Reaching Out

An important step of going through the grief portion of trauma can be reaching out in a way that allows one to understand they are not alone in their experiences. With having this dialogue is being open-minded, not minimizing emotions or the experience, validating, and listening. In order to mimic this dialogue results from a google form were as follows:

  • The highest percentages of trauma experienced: family or partner abuse, community violence (bullying, assault, shooting), sexual abuse, religious abuse and continued high stress environment.
    • Other common experienced by participants included: serious motor accident, life threatening illnesses, and enduring a natural disaster.
    • Forty-one percent of participants feel that trauma is 100% enevitable, which is correct! But it does not need to have an entirely negative connotation.
  • WHAT FEELINGS DID PARTICIPANTS EXPERIENCE AFTER THEIR EXPERIENCES?
    • 24% of them felt some form of anxiety.
    • 28% of them felt anger initially.
    • 35% of them felt somewhat depressed, sad, isolated, numb.
    • 38% felt overly vulnerable, scared, confused.
  • DID THEY FEEL SUPPORTED?
    • 47% said yes, 30% said no, 23% had mixed experiences.
  • HOW DID THEIR BEHAVIOR CHANGE?
    • Perception of others were morphed.
    • More cautious, but anxious as well.
    • Limited expectations, numbed out.
    • Become more liberated and expressive, partiuclarly after religious trauma. Yet, more anxious in large places like Times Square.
    • Trust issues and racial insecurity.
    • Lessened sense of self, less out spoken.
    • More empathetic to crises around the world, after a bombing scare.

//Trigger Warning: SPECIFIC PERSONAL ACCOUNTS. There is comfort, in the uncomfortable. Unfortunately, situations like these are more common than perceived. It is important to practice empathy before ever pitying. Validate, listen, empathize. //

✰”At 8 years old, my mother severely beat me badly and made me sleep outside for the night, this was not a sole occurrence. Proceeded to take me to a prison in order to scare me”.

✰”At thirty-seven years old my ex-boyfriend cheated on me with six girls and severely emotionally damaged me in general. He did not pay any bills causing me to go into severe debt and struggle to support myself and child.”

✰”My mother used to wear a niqab, which covers your face and hair completely, as well as cultural clothing. She no longer does after Islamophobic encounters. I now fear for my safety even as a non-hijab wearing Muslim.”

✰”Bloodshed of my war torn country has traumatized me. I was about 5. I seen so many Yemeni people being killed and slaughtered by us and Saudi military force. I also was held at gunpoint which really scared me.”

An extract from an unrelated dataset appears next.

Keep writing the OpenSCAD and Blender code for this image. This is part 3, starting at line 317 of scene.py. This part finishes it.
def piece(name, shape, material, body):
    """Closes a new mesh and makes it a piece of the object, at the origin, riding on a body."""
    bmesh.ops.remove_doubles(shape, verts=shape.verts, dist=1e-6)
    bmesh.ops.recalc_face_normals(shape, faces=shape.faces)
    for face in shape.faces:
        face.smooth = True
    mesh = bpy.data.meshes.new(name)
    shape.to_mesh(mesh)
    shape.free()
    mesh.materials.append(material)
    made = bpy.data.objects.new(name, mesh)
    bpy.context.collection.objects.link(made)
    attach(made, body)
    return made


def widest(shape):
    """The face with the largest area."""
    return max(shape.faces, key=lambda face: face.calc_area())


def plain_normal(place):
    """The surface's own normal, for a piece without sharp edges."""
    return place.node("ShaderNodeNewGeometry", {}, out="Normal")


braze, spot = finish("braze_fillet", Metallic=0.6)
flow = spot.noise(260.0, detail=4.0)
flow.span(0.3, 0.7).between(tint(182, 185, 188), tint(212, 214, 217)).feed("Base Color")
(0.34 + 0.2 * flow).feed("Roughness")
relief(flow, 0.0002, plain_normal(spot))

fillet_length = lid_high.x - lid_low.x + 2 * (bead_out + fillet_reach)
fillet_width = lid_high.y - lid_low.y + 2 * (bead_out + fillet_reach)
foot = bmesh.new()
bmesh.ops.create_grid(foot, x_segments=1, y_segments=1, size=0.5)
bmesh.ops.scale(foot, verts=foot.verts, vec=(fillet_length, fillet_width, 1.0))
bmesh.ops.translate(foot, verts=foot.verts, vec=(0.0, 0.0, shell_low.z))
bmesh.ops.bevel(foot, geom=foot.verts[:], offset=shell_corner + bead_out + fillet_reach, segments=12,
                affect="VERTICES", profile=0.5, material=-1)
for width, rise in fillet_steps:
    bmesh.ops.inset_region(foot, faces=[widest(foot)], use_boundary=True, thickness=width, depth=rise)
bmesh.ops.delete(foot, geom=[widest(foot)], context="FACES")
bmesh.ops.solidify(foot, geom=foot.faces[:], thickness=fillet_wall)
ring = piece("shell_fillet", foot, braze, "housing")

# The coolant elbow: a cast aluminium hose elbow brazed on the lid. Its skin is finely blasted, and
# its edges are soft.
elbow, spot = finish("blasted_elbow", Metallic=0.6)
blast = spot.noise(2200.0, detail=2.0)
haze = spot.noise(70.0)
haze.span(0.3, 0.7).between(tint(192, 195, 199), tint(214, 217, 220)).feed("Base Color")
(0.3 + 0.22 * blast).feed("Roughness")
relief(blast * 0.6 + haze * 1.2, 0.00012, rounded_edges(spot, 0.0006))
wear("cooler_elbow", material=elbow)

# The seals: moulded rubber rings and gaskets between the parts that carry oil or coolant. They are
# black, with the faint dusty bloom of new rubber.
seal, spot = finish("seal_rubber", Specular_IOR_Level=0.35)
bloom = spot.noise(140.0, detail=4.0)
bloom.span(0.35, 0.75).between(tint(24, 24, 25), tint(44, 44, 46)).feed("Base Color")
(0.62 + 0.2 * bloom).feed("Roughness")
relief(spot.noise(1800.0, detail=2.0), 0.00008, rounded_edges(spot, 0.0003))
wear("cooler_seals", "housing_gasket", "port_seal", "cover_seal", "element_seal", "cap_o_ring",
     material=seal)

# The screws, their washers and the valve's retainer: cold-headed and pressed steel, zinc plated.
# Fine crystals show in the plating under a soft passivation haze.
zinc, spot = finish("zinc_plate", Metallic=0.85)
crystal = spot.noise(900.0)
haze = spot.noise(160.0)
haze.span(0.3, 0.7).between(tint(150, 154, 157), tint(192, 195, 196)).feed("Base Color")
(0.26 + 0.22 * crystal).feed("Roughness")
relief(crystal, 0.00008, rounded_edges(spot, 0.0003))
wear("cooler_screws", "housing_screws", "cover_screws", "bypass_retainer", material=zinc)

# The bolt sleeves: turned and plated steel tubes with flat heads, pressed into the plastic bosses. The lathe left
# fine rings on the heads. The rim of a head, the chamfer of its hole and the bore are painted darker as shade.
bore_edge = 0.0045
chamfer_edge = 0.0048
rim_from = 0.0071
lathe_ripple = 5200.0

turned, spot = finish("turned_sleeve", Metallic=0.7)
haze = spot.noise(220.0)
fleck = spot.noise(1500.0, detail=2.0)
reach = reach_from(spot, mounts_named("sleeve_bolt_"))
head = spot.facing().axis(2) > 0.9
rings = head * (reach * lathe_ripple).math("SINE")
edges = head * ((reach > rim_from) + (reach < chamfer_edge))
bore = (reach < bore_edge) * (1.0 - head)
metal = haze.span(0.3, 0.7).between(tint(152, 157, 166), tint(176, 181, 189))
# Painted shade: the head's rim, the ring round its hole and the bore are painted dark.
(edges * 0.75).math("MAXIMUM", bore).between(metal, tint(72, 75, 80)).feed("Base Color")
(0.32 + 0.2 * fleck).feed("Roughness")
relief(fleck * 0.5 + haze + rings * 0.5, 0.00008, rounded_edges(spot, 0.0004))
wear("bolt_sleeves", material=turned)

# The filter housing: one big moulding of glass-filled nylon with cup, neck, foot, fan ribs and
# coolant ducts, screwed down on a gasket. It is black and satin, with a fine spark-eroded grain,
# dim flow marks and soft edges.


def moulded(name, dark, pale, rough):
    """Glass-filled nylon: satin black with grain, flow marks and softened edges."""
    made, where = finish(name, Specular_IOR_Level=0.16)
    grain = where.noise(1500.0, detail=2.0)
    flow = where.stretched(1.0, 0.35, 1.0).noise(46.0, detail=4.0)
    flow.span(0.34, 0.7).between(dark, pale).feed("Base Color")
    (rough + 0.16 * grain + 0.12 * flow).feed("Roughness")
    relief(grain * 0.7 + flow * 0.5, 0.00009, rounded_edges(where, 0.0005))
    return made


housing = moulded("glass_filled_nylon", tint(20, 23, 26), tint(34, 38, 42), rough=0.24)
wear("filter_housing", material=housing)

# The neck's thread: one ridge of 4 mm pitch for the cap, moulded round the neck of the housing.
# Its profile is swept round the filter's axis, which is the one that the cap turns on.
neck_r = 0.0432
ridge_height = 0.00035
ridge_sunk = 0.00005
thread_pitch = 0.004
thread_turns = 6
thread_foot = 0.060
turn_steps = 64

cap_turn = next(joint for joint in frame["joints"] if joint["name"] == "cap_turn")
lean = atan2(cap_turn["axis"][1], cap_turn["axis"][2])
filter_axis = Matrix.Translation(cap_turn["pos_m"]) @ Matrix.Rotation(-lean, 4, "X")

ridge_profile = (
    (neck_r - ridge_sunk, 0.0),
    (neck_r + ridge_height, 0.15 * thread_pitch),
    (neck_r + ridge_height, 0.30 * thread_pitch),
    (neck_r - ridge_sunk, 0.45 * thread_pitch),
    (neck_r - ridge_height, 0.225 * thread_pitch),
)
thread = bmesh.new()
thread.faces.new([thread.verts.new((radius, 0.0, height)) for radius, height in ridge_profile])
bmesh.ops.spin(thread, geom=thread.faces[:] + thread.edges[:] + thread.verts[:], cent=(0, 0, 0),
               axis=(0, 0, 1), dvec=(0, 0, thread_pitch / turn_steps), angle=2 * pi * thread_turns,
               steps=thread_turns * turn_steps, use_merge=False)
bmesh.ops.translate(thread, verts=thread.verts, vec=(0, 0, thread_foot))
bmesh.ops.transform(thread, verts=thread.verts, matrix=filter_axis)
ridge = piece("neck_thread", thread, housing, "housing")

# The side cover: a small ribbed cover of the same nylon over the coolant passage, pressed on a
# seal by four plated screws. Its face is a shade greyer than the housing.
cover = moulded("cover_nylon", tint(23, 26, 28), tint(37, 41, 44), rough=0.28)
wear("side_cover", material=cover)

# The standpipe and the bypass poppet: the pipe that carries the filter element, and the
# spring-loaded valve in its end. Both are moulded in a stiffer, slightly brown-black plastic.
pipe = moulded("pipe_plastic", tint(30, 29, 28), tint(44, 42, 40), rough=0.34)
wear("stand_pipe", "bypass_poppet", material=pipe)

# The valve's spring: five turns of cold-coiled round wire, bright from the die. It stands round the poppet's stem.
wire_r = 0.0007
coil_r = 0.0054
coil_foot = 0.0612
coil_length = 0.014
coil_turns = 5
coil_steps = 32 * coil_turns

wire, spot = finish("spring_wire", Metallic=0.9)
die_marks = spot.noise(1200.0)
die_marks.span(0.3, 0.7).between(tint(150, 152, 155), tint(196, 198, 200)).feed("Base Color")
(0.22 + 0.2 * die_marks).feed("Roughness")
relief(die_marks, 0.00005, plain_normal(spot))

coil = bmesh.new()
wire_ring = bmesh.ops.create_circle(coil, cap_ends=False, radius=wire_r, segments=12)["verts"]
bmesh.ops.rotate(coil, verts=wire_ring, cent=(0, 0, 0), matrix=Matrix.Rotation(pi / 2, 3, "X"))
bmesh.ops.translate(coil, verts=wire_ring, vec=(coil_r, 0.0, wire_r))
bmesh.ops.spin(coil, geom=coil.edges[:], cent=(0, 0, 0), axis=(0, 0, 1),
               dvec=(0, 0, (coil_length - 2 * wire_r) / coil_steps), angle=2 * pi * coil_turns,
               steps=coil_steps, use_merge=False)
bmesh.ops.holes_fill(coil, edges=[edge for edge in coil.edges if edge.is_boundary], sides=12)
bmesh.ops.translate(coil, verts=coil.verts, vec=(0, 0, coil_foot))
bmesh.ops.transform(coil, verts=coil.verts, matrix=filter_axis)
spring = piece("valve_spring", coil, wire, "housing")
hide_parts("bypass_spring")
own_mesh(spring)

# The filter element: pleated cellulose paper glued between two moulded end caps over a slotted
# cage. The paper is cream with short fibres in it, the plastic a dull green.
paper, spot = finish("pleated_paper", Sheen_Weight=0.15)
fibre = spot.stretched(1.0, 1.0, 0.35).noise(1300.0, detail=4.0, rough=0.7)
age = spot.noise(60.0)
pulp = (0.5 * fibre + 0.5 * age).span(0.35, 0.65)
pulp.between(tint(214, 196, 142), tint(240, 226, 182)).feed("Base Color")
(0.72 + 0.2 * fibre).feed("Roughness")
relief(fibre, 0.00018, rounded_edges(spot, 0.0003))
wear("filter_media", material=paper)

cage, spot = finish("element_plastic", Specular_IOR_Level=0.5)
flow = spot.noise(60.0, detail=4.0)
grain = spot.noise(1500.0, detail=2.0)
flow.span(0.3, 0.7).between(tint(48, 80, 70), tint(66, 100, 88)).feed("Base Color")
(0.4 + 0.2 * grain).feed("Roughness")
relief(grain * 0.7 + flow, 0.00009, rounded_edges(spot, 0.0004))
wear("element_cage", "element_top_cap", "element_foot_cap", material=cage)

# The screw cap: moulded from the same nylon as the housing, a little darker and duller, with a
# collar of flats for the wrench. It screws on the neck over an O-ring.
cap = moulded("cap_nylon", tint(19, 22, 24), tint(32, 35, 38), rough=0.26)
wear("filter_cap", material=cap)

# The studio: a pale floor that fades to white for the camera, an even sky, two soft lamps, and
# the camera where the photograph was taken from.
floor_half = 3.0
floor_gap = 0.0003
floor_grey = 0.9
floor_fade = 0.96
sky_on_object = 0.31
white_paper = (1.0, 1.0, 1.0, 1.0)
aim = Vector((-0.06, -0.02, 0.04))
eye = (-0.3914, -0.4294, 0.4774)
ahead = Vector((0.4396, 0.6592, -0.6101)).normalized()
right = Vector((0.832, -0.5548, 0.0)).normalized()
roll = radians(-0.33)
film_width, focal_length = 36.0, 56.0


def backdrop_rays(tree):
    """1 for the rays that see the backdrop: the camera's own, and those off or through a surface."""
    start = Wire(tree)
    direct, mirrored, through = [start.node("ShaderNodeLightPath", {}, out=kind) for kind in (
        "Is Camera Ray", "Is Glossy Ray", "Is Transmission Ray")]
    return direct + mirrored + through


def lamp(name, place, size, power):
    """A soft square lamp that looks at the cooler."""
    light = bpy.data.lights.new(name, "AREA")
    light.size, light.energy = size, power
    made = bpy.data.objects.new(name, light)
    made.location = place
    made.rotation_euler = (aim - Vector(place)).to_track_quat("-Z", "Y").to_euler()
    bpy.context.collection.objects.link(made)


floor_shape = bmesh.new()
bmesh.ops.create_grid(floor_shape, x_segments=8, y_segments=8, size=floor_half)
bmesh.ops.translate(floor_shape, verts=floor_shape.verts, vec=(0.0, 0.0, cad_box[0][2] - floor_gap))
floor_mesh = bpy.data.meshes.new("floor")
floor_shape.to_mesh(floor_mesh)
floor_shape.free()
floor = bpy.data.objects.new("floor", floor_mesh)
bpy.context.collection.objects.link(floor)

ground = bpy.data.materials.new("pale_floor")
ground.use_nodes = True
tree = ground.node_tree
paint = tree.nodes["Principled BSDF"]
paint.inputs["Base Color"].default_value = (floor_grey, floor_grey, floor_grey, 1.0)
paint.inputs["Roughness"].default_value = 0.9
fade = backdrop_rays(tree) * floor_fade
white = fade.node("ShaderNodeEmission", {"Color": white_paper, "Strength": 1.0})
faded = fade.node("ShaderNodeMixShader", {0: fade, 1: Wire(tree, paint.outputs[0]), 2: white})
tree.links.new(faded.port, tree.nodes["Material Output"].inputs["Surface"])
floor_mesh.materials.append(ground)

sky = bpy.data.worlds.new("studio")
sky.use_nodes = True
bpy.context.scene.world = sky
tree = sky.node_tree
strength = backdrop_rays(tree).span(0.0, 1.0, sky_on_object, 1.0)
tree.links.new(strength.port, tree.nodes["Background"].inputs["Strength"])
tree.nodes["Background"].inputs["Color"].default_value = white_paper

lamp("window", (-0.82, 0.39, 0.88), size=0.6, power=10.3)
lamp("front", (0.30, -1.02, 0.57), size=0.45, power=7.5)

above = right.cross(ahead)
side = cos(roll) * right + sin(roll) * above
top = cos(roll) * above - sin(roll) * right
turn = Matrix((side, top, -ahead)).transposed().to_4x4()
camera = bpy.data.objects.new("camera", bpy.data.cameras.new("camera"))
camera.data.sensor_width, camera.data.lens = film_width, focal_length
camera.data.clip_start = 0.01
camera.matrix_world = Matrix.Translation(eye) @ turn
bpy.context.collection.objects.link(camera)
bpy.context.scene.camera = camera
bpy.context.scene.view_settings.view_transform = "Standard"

✰”When I was 10/11 my step brother would do innapropriate acts to me that at I didnt understand. When I lost my virginity at 16 it sent me into a psychotic episode that no one understood why or how it happened, the guy continued to abuse my vulnerbility and it led to a worsening episode where I was hospitalized multiple times, when i got into my next serious relationship the same thing and worse happened where he would physically hit me as a ‘joke'”.

✰”Going to CPS to get help from my abusive dad and them coming to the house telling him what I said and leaving me to fend for myself… and being raped by multiple of my brothers friends the day I broke up with my long term abusive boyfriend at 15″.

✰The sudden death of a loved one. I was 20 years old. One morning my mother & I were grocery shopping for my grandmother. She hadn’t answered her phone all morning even when we tried calling but we figured she was asleep. Shortly after leaving the store, we arrived to my grandmothers house to find her laying on the bathroom floor. I was the only one out of anyone to see her laying on the floor dead, which means the image will forever be something I have in my head. I knew I had to be the strong one for my mother since this was a very hard time for us but especially her. I went up to my grandmother, touched her cold face and hard hands, and in that moment I knew she was gone. I called 911 and handled the whole situation myself. After I went to my mother & she said “Is she gone?” and I looked at her and shook my head yes with the absolute worst pain I’ve ever felt in my heart, telling my mother that her mother was gone.

✰I was 20 and this was at my first ever command which is in the Middle East, there was a false alarm for a IED (bomb), but at the time I didn’t know that. Others would be 911 calls for unknown reasons and not knowing what’s happening.